I run a Planescape game. I wasn't expecting a Planescape book, I was expecting a USEFUL book. The PlHB was simply a poor effort. 32 pages of Planar Touchstone junk plus reprinted information and lots of useless other bits just made me mad.

I understand some people may like the touchstones, but from the point of view of a book that is for general appeal, devoting that much of it to a marginal idea is a poor idea. They should've given 2-3 examples of touchstones and rules on how to make them. That way if you like the idea you can make more, if you don't you can ignore it. At 32 pages you CAN'T ignore it. If you hate the touchstones you tend to hate the book.

As if the touchstones weren't bad enough they then reprint the asimar, bariaur and tieflings; AGAIN! The feats are of questionable use even in a planar campaign and the spells tend to be of limited utility or reprints. The authors then waste even more space with junk such as details on the githyanki capital city with is about fun to advanture in as Stalin's USSR.

The final nail in the coffin however was the prestige classes. The faction classes are interesting but they only made classes and gave information for SOME of them. What good is SOME of them? That is what pisses me off.

Why did they bother with them at all if they only were going to print SOME of them? That is like expecting people to play a game in Eberron but only giving them some of the rulebook. And the Astral Dancer? I won't even dignify that class with a discussion. One or two like the Elemental Warrior are pretty good but by then my impression of this book had hit bottom and even the wonderful planar substitution rules couldn't save it.

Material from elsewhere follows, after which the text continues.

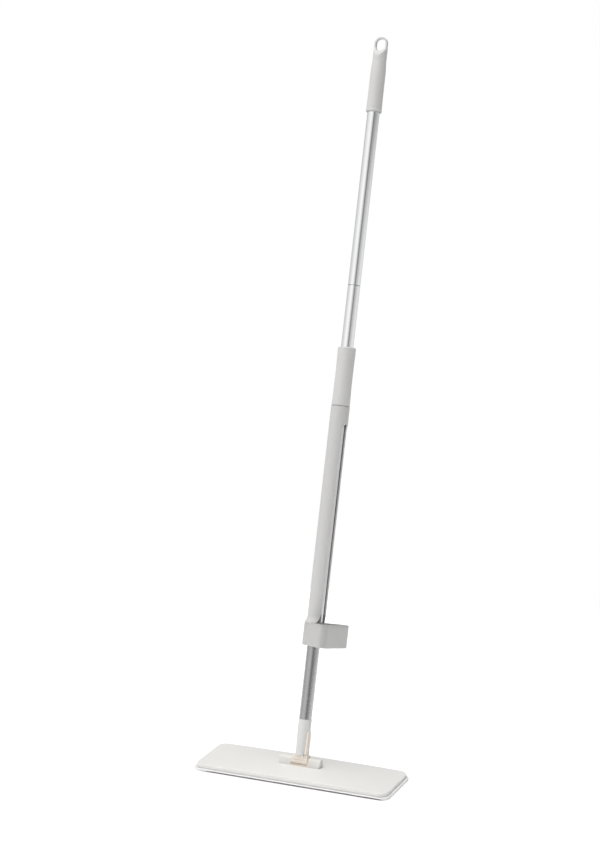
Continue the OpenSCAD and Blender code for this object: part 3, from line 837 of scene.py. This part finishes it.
def pad_pile():
    """Looped microfibre pile: rows of tufts on the underside and a ragged edge."""
    inset = 1.6
    length, width = PAD_L - 2 * inset, PAD_W - 2 * inset
    corner = PAD_CORNER - inset
    edge = round_loop(length, width, corner, 40, 460, 130)
    top = BACKING_LOW + 0.2
    flat = [(share, top) for share in (0.0, 0.5, 0.985)]
    rings = []
    for share, z in flat + [(1.0, top - 0.4), (1.006, 2.0), (1.006, 1.2), (0.998, 0.5)]:
        ring = []
        for i, p in enumerate(edge):
            tuft = math.sin(i * 2 * math.pi / 4.0) * 0.25
            tuft += noise.noise((p.x * 0.35, p.y * 0.35, z)) * 0.7
            grow = tuft if z < 2.6 else 0.0
            out = p.normalized() * grow
            ring.append((p.x * share + out.x, p.y * share + out.y, z))
        rings.append(ring)
    verts, faces = loft(rings, closed=False)
    nx, ny = int(length / PILE_CELL), int(width / PILE_CELL)
    grid = {}
    hx, hy = length / 2 - corner, width / 2 - corner
    for i in range(nx + 1):
        for j in range(ny + 1):
            x, y = -length / 2 + length * i / nx, -width / 2 + width * j / ny
            dx, dy = max(0.0, abs(x) - hx), max(0.0, abs(y) - hy)
            if math.hypot(dx, dy) > corner * 0.985:
                continue
            row = math.sin(y * 2 * math.pi / PILE_ROW) * 0.5 + 0.5
            twist = math.sin(x * 2 * math.pi / PILE_TWIST + y * 1.1) * 0.5 + 0.5
            rough = noise.noise((x * 0.5, y * 0.5, 3.0)) * 0.5 + 0.5
            z = 1.5 * (1 - row * (0.35 + 0.4 * twist + 0.25 * rough))
            grid[i, j] = len(verts)
            verts.append((x, y, max(0.0, z)))
    for i in range(nx):
        for j in range(ny):
            quad = [(i, j), (i, j + 1), (i + 1, j + 1), (i + 1, j)]
            if all(q in grid for q in quad):
                faces.append(tuple(grid[q] for q in quad))
    obj = make("pad_pile_loops", verts, faces)
    bm = bmesh.new()
    bm.from_mesh(obj.data)
    bmesh.ops.remove_doubles(bm, verts=bm.verts, dist=1e-7)
    loose = [v for v in bm.verts if not v.link_faces]
    bmesh.ops.delete(bm, geom=loose, context="VERTS")
    bm.to_mesh(obj.data)
    bm.free()
    smooth(obj, weighted=False)
    return finish_piece(obj, pile_fibre_and_shadow, "head", ["pad_pile"])


def pad_backing():
    """Pad's woven back, with the pressed-in lines of its stitching every row_gap."""
    row_gap = 20
    outer = round_loop(PAD_L - 4.4, PAD_W - 4.4, PAD_CORNER - 2.2, 20, 150, 44)
    rings = []
    for share, z in [(0.0, 0.3), (0.96, 0.3), (1.0, 0.4), (1.0, 1.0)]:
        rings.append([(p.x * share, p.y * share, BACKING_LOW + z) for p in outer])
    thick = BACKING_TOP - BACKING_LOW
    for i in range(12):
        share = 1 - i / 12
        ring = []
        for p in outer:
            x, y = p.x * share, p.y * share
            line = math.exp(-(((y - row_gap * round(y / row_gap)) / 0.8) ** 2)) * 0.25
            ring.append((x, y, BACKING_LOW + thick - line))
        rings.append(ring)
    rings.append([(0, 0, BACKING_LOW + thick) for _ in outer])
    verts, faces = loft(rings, closed=False)
    obj = smooth(make("pad_woven_back", verts, faces, ROW, merge=0.001), weighted=False)
    return finish_piece(obj, backing_cloth, "head", ["pad_backing"])


def eased(value, start, end):
    """0 before start, 1 after end and a smooth rise between them."""
    t = min(1.0, max(0.0, (value - start) / (end - start)))
    return t * t * (3 - 2 * t)


def tape_low(x, y):
    """Height of the tape's lower edge, raised along the front so that the near-black pile shows there
    as painted contact shadow.
    """
    front = eased(-y, 30, 52) * eased(x, -172, -140) * (1 - eased(x, 166, 180))
    return 0.45 + 1.85 * front


def tape_ripple(x, y):
    """Small rise and fall of the tape round the pad."""
    return noise.noise((x * 0.05, y * 0.05, 0.0)) * 0.22


def pad_binding():
    """Woven tape folded round the pad's edge, drawn up along the front where the near-black pile shows
    as painted contact shadow.
    """
    width, high = 5.0, 4.75
    rings = []
    count = 18
    for k in range(count):
        a = 2 * math.pi * k / count
        # rounded box section, wider than tall
        u = math.copysign(abs(math.cos(a)) ** 0.55, math.cos(a)) * width / 2
        w = math.copysign(abs(math.sin(a)) ** 0.7, math.sin(a)) / 2
        inset = width / 2 - u
        loop = round_loop(PAD_L - 2 * inset, PAD_W - 2 * inset, PAD_CORNER - inset, 20, 150, 44)
        ring = []
        for p in loop:
            low = tape_low(p.x, p.y)
            ring.append((p.x, p.y, low + (high - low) * (w + 0.5) + tape_ripple(p.x, p.y)))
        rings.append(ring)
    verts, faces = loft(rings)
    obj = smooth(make("pad_edge_tape", verts, faces), weighted=False)
    return finish_piece(obj, binding_cloth, "head", ["pad_binding"])


STITCH_GAP = 2.6
STITCH_SIDES = 6
STITCH_R = 0.26
STITCH_STEPS = 6


def stitch_line(here, run):
    """Middle line of one stitch, over the tape from its top to under its edge."""
    out = Vector((run.y, -run.x))
    slant = 0.9 + random.uniform(-0.15, 0.15)
    line = []
    for step in range(STITCH_STEPS + 1):
        a = math.radians(-60 + 172 * step / STITCH_STEPS)
        push = math.cos(a) * 2.6 - 2.1
        rise = math.sin(a) * 1.62
        along = slant * (step / STITCH_STEPS - 0.5) * 2
        x = here.x + out.x * push + run.x * along
        y = here.y + out.y * push + run.y * along
        line.append(Vector((x, y, 3.3 + rise + tape_ripple(here.x, here.y))))
    return line


def add_thread(verts, faces, line, run):
    """Adds a thin round rod along a line to the points and faces."""
    start = len(verts)
    last = len(line) - 1
    for i, point in enumerate(line):
        tangent = (line[min(i + 1, last)] - line[max(i - 1, 0)]).normalized()
        side = tangent.cross(Vector((0, 0, 1)))
        side = side.normalized() if side.length > 0.05 else Vector((run.x, run.y, 0))
        lift = side.cross(tangent)
        for s in range(STITCH_SIDES):
            a = 2 * math.pi * s / STITCH_SIDES
            verts.append(point + side * (STITCH_R * math.cos(a)) + lift * (STITCH_R * math.sin(a)))
    for i in range(last):
        for s in range(STITCH_SIDES):
            a = start + i * STITCH_SIDES + s
            b = start + i * STITCH_SIDES + (s + 1) % STITCH_SIDES
            faces.append((a, b, b + STITCH_SIDES, a + STITCH_SIDES))
    faces.append(tuple(start + s for s in reversed(range(STITCH_SIDES))))
    faces.append(tuple(start + last * STITCH_SIDES + s for s in range(STITCH_SIDES)))


def edge_stitches():
    """Overlock thread: short slanted stitches round the tape."""
    random.seed(5)
    path = round_loop(PAD_L - 1.0, PAD_W - 1.0, PAD_CORNER - 0.5, 24, 130, 40)
    verts, faces = [], []
    for i, t in spaced(path, int(lengths_along(path)[-1] / STITCH_GAP)):
        p, q = path[i], path[(i + 1) % len(path)]
        run = (q - p).normalized()
        add_thread(verts, faces, stitch_line(p.lerp(q, t), run), run)
    obj = smooth(make("pad_edge_stitches", verts, faces), weighted=False)
    return finish_piece(obj, stitch_thread, "head")


pad_pile()
pad_backing()
pad_binding()
edge_stitches()

# ---------------------------------------------------------------- camera, floor and light

CAMERA_AT = Vector((1.2821, -2.9602, 1.2835))
CAMERA_YAW = math.radians(-23.44)
CAMERA_PITCH = math.radians(-11.45)
LENS = 83.4


def camera():
    """The photograph's view: from above on the right of the front."""
    data = bpy.data.cameras.new("camera")
    data.sensor_fit = "AUTO"
    data.sensor_width = 36.0
    data.lens = LENS
    data.clip_end = 60.0
    obj = bpy.data.objects.new("camera", data)
    bpy.context.scene.collection.objects.link(obj)
    forward = Vector(
        (
            math.sin(CAMERA_YAW) * math.cos(CAMERA_PITCH),
            math.cos(CAMERA_YAW) * math.cos(CAMERA_PITCH),
            math.sin(CAMERA_PITCH),
        )
    )
    obj.location = CAMERA_AT
    obj.rotation_mode = "QUATERNION"
    obj.rotation_quaternion = forward.to_track_quat("-Z", "Y")
    bpy.context.scene.camera = obj


def floor():
    """Round white floor, small enough that the steel also mirrors what lies past it."""
    radius, sides = 1.15, 96
    mesh = bpy.data.meshes.new("floor")
    turns = [2 * math.pi * i / sides for i in range(sides)]
    rim = [(radius * math.cos(a), radius * math.sin(a), 0) for a in turns]
    mesh.from_pydata(rim, [], [tuple(range(sides))])
    obj = bpy.data.objects.new("floor", mesh)
    bpy.context.scene.collection.objects.link(obj)
    obj.location.z = -0.0002
    material, tree, shader = new_material("floor_white")
    shader.inputs["Base Color"].default_value = (0.90, 0.90, 0.90, 1)
    shader.inputs["Roughness"].default_value = 0.9
    shader.inputs["Specular IOR Level"].default_value = 0.1
    shader.inputs["Emission Color"].default_value = (1, 1, 1, 1)
    shader.inputs["Emission Strength"].default_value = 0.18
    mesh.materials.append(material)


# Brightness of the studio round the object, by degrees to the right of the camera: first what the
# pole's steel mirrors, near the horizon, and then the walls above it
LOW_STUDIO = [
    (-180, 0.40),
    (-160, 0.46),
    (-135, 0.66),
    (-100, 0.72),
    (-62, 0.94),
    (-38, 1.03),
    (-22, 0.90),
    (-6, 0.60),
    (8, 0.28),
    (20, 0.25),
    (31, 0.50),
    (48, 0.66),
    (90, 0.86),
    (135, 0.76),
    (160, 0.50),
    (180, 0.40),
]
HIGH_STUDIO = [
    (-180, 0.30),
    (-140, 0.40),
    (-105, 0.90),
    (-5, 0.96),
    (20, 0.02),
    (90, 0.01),
    (125, 0.40),
    (180, 0.30),
]
STUDIO_TOP = 2.30
BRIGHTEST = 2.30


def studio_band(tree, share, levels):
    """Grey brightness round the horizon, from 0 to BRIGHTEST."""
    colors = tree.nodes.new("ShaderNodeValToRGB")
    colors.color_ramp.interpolation = "EASE"
    elements = colors.color_ramp.elements
    for _ in levels[2:]:
        elements.new(0.5)
    for element, (degrees, value) in zip(elements, levels):
        element.position = (degrees + 180) / 360
        level = value / BRIGHTEST
        element.color = (level, level, level, 1)
    tree.links.new(share, colors.inputs[0])
    return colors.outputs[0]


def studio_mix(tree, share, first, second):
    """Blend of two brightnesses, the second of which may be a plain colour."""
    mix = tree.nodes.new("ShaderNodeMix")
    mix.data_type = "RGBA"
    tree.links.new(share, mix.inputs[0])
    tree.links.new(first, mix.inputs[6])
    if isinstance(second, tuple):
        mix.inputs[7].default_value = second
    else:
        tree.links.new(second, mix.inputs[7])
    return mix.outputs[2]


def studio_world():
    """Soft studio: bright on the left, a dark gap on the right, and white for the camera."""
    world = bpy.data.worlds.new("studio")
    bpy.context.scene.world = world
    world.use_nodes = True
    tree = world.node_tree
    background = tree.nodes["Background"]
    coords = tree.nodes.new("ShaderNodeTexCoord")
    split = tree.nodes.new("ShaderNodeSeparateXYZ")
    tree.links.new(coords.outputs["Generated"], split.inputs[0])
    turn = tree.nodes.new("ShaderNodeMath")
    turn.operation = "ARCTAN2"
    tree.links.new(split.outputs["X"], turn.inputs[0])
    tree.links.new(split.outputs["Y"], turn.inputs[1])
    shift = tree.nodes.new("ShaderNodeMath")
    shift.operation = "SUBTRACT"
    shift.inputs[0].default_value = CAMERA_YAW + math.pi
    tree.links.new(turn.outputs[0], shift.inputs[1])
    wrap = tree.nodes.new("ShaderNodeMath")
    wrap.operation = "WRAP"
    wrap.inputs[1].default_value = math.pi
    wrap.inputs[2].default_value = -math.pi
    tree.links.new(shift.outputs[0], wrap.inputs[0])
    share = ramp(tree, wrap.outputs[0], 0, 1, -math.pi, math.pi)
    low = studio_band(tree, share, LOW_STUDIO)
    high = studio_band(tree, share, HIGH_STUDIO)
    lift = tree.nodes.new("ShaderNodeVectorMath")
    lift.operation = "DOT_PRODUCT"
    lift.inputs[1].default_value = POLE_UP
    tree.links.new(coords.outputs["Generated"], lift.inputs[0])
    walls = studio_mix(tree, ramp(tree, lift.outputs["Value"], 0, 1, 0.17, 0.30), low, high)
    top = (STUDIO_TOP / BRIGHTEST,) * 3 + (1,)
    whole = studio_mix(tree, ramp(tree, split.outputs["Z"], 0, 1, 0.70, 0.94), walls, top)
    tree.links.new(whole, background.inputs["Color"])
    background.inputs["Strength"].default_value = BRIGHTEST
    white = tree.nodes.new("ShaderNodeBackground")
    white.inputs["Color"].default_value = (1, 1, 1, 1)
    path = tree.nodes.new("ShaderNodeLightPath")
    choose = tree.nodes.new("ShaderNodeMixShader")
    tree.links.new(path.outputs["Is Camera Ray"], choose.inputs[0])
    tree.links.new(background.outputs[0], choose.inputs[1])
    tree.links.new(white.outputs[0], choose.inputs[2])
    tree.links.new(choose.outputs[0], tree.nodes["World Output"].inputs["Surface"])


def softbox(name, at, target, size, watts):
    """Square area light aimed at a point."""
    data = bpy.data.lights.new(name, "AREA")
    data.shape = "SQUARE"
    data.size = size
    data.energy = watts
    obj = bpy.data.objects.new(name, data)
    bpy.context.scene.collection.objects.link(obj)
    obj.location = at
    obj.rotation_mode = "QUATERNION"
    obj.rotation_quaternion = (Vector(target) - Vector(at)).to_track_quat("-Z", "Y")


camera()
floor()
studio_world()
softbox("top_softbox", (-0.8, -0.6, 3.2), (0, 0.1, 0), 2.2, 12)

bpy.context.scene.view_settings.view_transform = "Standard"
bpy.context.scene.view_settings.look = "None"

Honestly the book was lousy. It has nothing to do with Planescape nostalgia. I love Planescape, but I wasn't expecting this book to BE Planescape. I was however expecting it to be a decent book and worthy of my hard-earned cash. Not necessarily useful for me, but at least decent. I do not think that was an unreasonable expectation. Thankfully, Races of Stone has since restored my confidence in WoTC's products but PlHB was a very poor offering.